There is no problem with using that kind of switch-cue that I described above. The reward does come when the dog does something we like (trying to sit when he has been rewarded for sitting five times before is a good behavior). The problem arises when you use this kind of information when you get behaviors that you don’t like. If your dog has sat down five times and been rewarded for it and then lies down on the sixth try. Or if the dog gets “stuck” during shaping and starts to bark, you take a step back, the dog stops his barking and offers a behavior that you click. Everybody is happy – you’re happy because the dog stopped barking and the dog is happy to get information and a treat. The question is just what happens with the barking in the future…
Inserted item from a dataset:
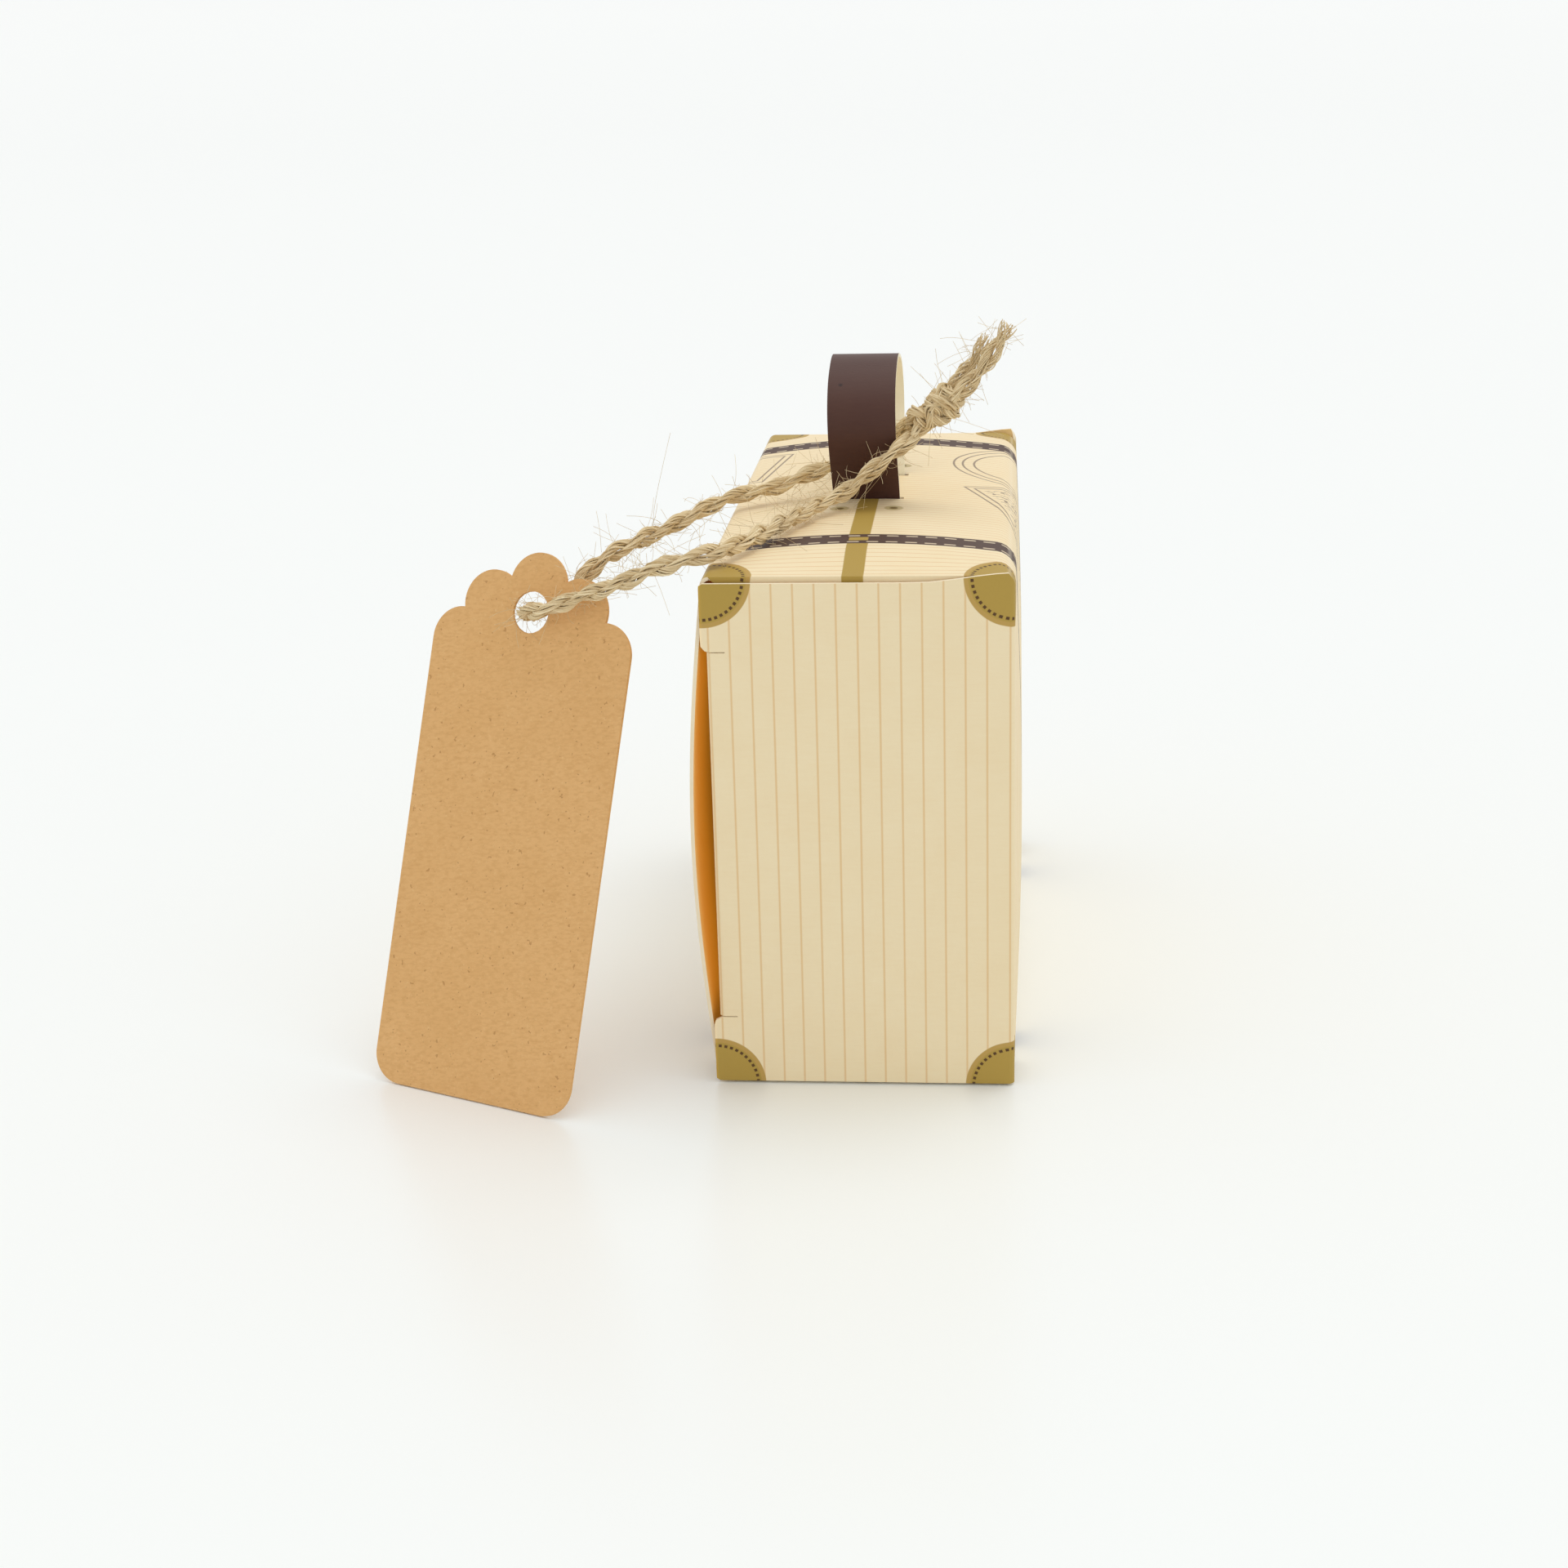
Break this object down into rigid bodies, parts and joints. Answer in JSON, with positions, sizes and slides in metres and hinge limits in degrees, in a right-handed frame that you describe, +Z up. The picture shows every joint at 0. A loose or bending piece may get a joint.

Many dogs that “get stuck”, “give up” or “get frustrated” during shaping wouldn’t do that if we didn’t reinforce it so well. I’m not suggesting that shaping is about waiting a lot and I very rarely have to wait for my dogs to offer anything (they’ve learned that giving up earns them nothing, so they don’t). But sometimes when we teach classes, there is a fair amount of waiting and it can get frustrating for both dogs and people. The waiting comes from that we need to extinguish behaviors that have been reinforced many, many times (both in humans and dogs). It’s so tempting to nudge the dog in the right direction (move some, wave the target, tell the dog “come on!” etc.) since the dog often rewards our efforts (at least the first times). If you’re really stuck, I think it’s better to just walk away, take a walk with the dog and make a new plan instead of constantly reinforcing helplessness.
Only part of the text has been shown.